## Dataset excerpt
::::

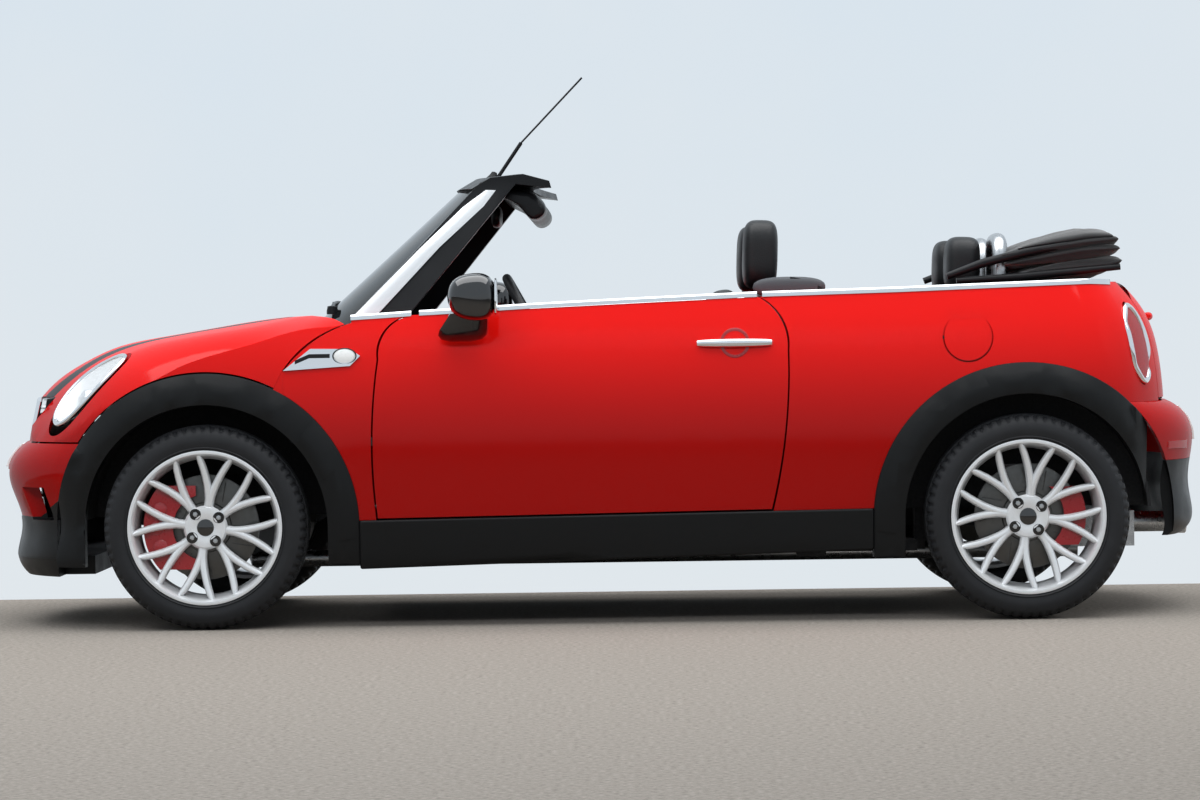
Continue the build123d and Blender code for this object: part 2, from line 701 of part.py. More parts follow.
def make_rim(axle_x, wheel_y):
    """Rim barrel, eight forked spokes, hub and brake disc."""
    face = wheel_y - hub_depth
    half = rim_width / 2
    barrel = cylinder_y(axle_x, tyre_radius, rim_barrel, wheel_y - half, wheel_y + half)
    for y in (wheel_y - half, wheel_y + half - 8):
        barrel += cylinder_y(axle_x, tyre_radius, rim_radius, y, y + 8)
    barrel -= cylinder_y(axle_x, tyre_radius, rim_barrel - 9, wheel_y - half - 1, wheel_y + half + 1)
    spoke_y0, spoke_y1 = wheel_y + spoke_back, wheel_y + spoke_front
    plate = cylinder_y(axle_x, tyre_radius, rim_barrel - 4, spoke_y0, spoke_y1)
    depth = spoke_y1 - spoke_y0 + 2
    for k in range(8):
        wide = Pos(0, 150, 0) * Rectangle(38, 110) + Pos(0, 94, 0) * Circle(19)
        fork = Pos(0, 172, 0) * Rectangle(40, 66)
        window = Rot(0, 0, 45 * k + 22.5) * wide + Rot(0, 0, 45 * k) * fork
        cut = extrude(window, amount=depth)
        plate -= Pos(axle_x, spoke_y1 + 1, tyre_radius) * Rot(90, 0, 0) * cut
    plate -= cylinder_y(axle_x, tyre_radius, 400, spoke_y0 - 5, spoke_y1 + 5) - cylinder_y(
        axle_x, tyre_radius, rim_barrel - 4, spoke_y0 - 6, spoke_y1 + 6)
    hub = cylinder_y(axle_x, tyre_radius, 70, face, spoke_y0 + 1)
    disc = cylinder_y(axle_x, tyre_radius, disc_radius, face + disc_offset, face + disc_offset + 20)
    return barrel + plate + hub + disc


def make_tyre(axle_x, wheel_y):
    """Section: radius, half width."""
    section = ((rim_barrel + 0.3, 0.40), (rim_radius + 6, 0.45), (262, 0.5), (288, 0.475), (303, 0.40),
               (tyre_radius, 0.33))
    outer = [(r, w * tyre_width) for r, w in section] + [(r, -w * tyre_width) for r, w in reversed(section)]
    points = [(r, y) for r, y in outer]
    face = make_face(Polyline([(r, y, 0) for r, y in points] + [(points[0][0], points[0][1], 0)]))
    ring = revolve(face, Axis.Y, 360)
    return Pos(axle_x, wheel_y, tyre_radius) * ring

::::

## Exercise description
Without changing a word, restate the whole listing.

## Reply to the exercise
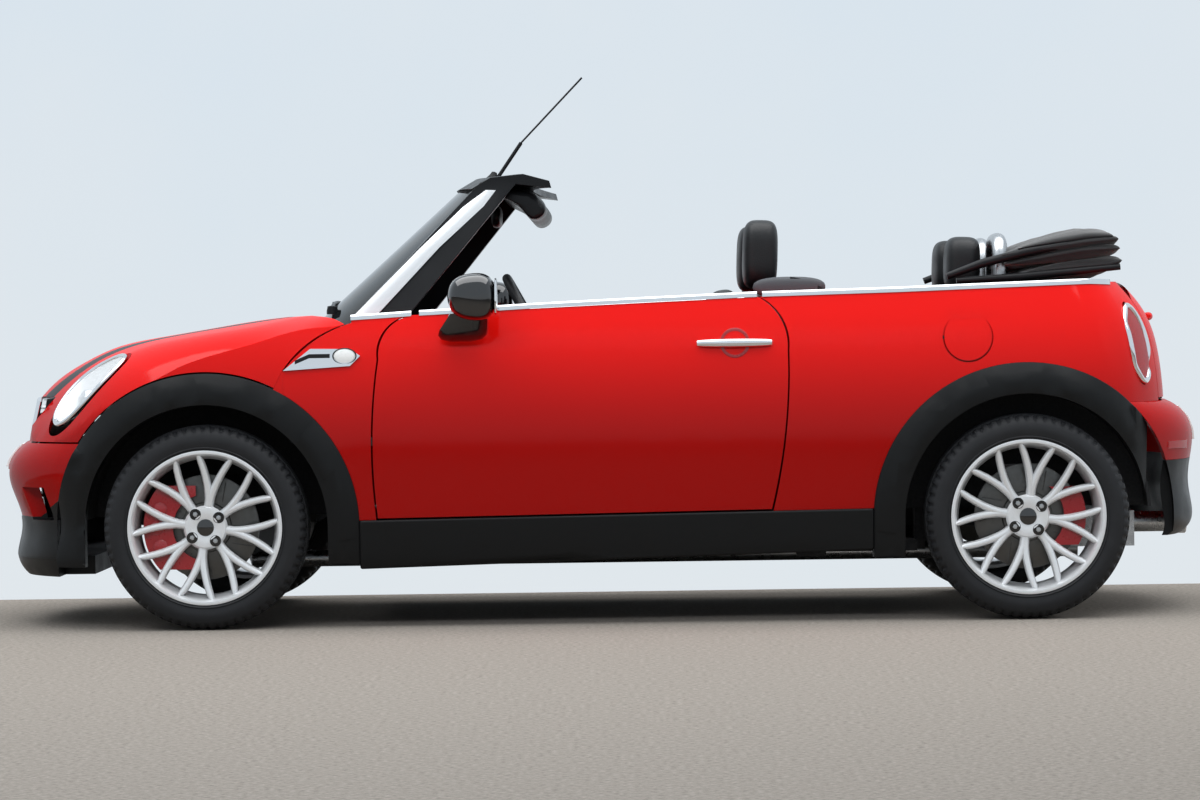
Continue the build123d and Blender code for this object: part 2, from line 701 of part.py. More parts follow.
def make_rim(axle_x, wheel_y):
    """Rim barrel, eight forked spokes, hub and brake disc."""
    face = wheel_y - hub_depth
    half = rim_width / 2
    barrel = cylinder_y(axle_x, tyre_radius, rim_barrel, wheel_y - half, wheel_y + half)
    for y in (wheel_y - half, wheel_y + half - 8):
        barrel += cylinder_y(axle_x, tyre_radius, rim_radius, y, y + 8)
    barrel -= cylinder_y(axle_x, tyre_radius, rim_barrel - 9, wheel_y - half - 1, wheel_y + half + 1)
    spoke_y0, spoke_y1 = wheel_y + spoke_back, wheel_y + spoke_front
    plate = cylinder_y(axle_x, tyre_radius, rim_barrel - 4, spoke_y0, spoke_y1)
    depth = spoke_y1 - spoke_y0 + 2
    for k in range(8):
        wide = Pos(0, 150, 0) * Rectangle(38, 110) + Pos(0, 94, 0) * Circle(19)
        fork = Pos(0, 172, 0) * Rectangle(40, 66)
        window = Rot(0, 0, 45 * k + 22.5) * wide + Rot(0, 0, 45 * k) * fork
        cut = extrude(window, amount=depth)
        plate -= Pos(axle_x, spoke_y1 + 1, tyre_radius) * Rot(90, 0, 0) * cut
    plate -= cylinder_y(axle_x, tyre_radius, 400, spoke_y0 - 5, spoke_y1 + 5) - cylinder_y(
        axle_x, tyre_radius, rim_barrel - 4, spoke_y0 - 6, spoke_y1 + 6)
    hub = cylinder_y(axle_x, tyre_radius, 70, face, spoke_y0 + 1)
    disc = cylinder_y(axle_x, tyre_radius, disc_radius, face + disc_offset, face + disc_offset + 20)
    return barrel + plate + hub + disc


def make_tyre(axle_x, wheel_y):
    """Section: radius, half width."""
    section = ((rim_barrel + 0.3, 0.40), (rim_radius + 6, 0.45), (262, 0.5), (288, 0.475), (303, 0.40),
               (tyre_radius, 0.33))
    outer = [(r, w * tyre_width) for r, w in section] + [(r, -w * tyre_width) for r, w in reversed(section)]
    points = [(r, y) for r, y in outer]
    face = make_face(Polyline([(r, y, 0) for r, y in points] + [(points[0][0], points[0][1], 0)]))
    ring = revolve(face, Axis.Y, 360)
    return Pos(axle_x, wheel_y, tyre_radius) * ring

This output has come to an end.